Learn2Decompose: Learning Problem Decomposition for Efficient Sequential Multi-object Manipulation Planning
Yan Zhang, Teng Xue, Amirreza Razmjoo, Sylvain Calinon
TL;DR
This work tackles the exponential growth of planning time in sequential multi-object manipulation by learning problem decompositions from demonstrations. It introduces three modules—goal decomposition learning (via sequential pattern mining to extract must-pass subgoal sequences), computational distance learning (a GNN that predicts object importance to identify the closest subgoal), and object reduction (parallel replanning over reduced object sets)—all integrated with a classical TAMP solver (PDDLStream). The approach reduces planning horizon and active object counts, improving replanning speed and robustness to disturbances, and generalizes to more realistic kitchens and real-world robots.

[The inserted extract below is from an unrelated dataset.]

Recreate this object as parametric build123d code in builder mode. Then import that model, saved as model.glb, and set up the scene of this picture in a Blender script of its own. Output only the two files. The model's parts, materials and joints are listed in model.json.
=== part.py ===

Empirical evaluations across Tower Construction, Tool Use, Cooking benchmarks, and transfers to PR2 PyBullet and real Franka experiments demonstrate significant gains over baselines and strong transferability with limited retraining.
Abstract
We present an efficient task and motion replanning approach for sequential multi-object manipulation in dynamic environments. Conventional Task And Motion Planning (TAMP) solvers experience an exponential increase in planning time as the planning horizon and number of objects grow, limiting their applicability in real-world scenarios. To address this, we propose learning problem decompositions from demonstrations to accelerate TAMP solvers. Our approach consists of three key components: goal decomposition learning, computational distance learning, and object reduction. Goal decomposition identifies the necessary sequences of states that the system must pass through before reaching the final goal, treating them as subgoal sequences. Computational distance learning predicts the computational complexity between two states, enabling the system to identify the temporally closest subgoal from a disturbed state. Object reduction minimizes the set of active objects considered during replanning, further improving efficiency. We evaluate our approach on three benchmarks, demonstrating its effectiveness in improving replanning efficiency for sequential multi-object manipulation tasks in dynamic environments.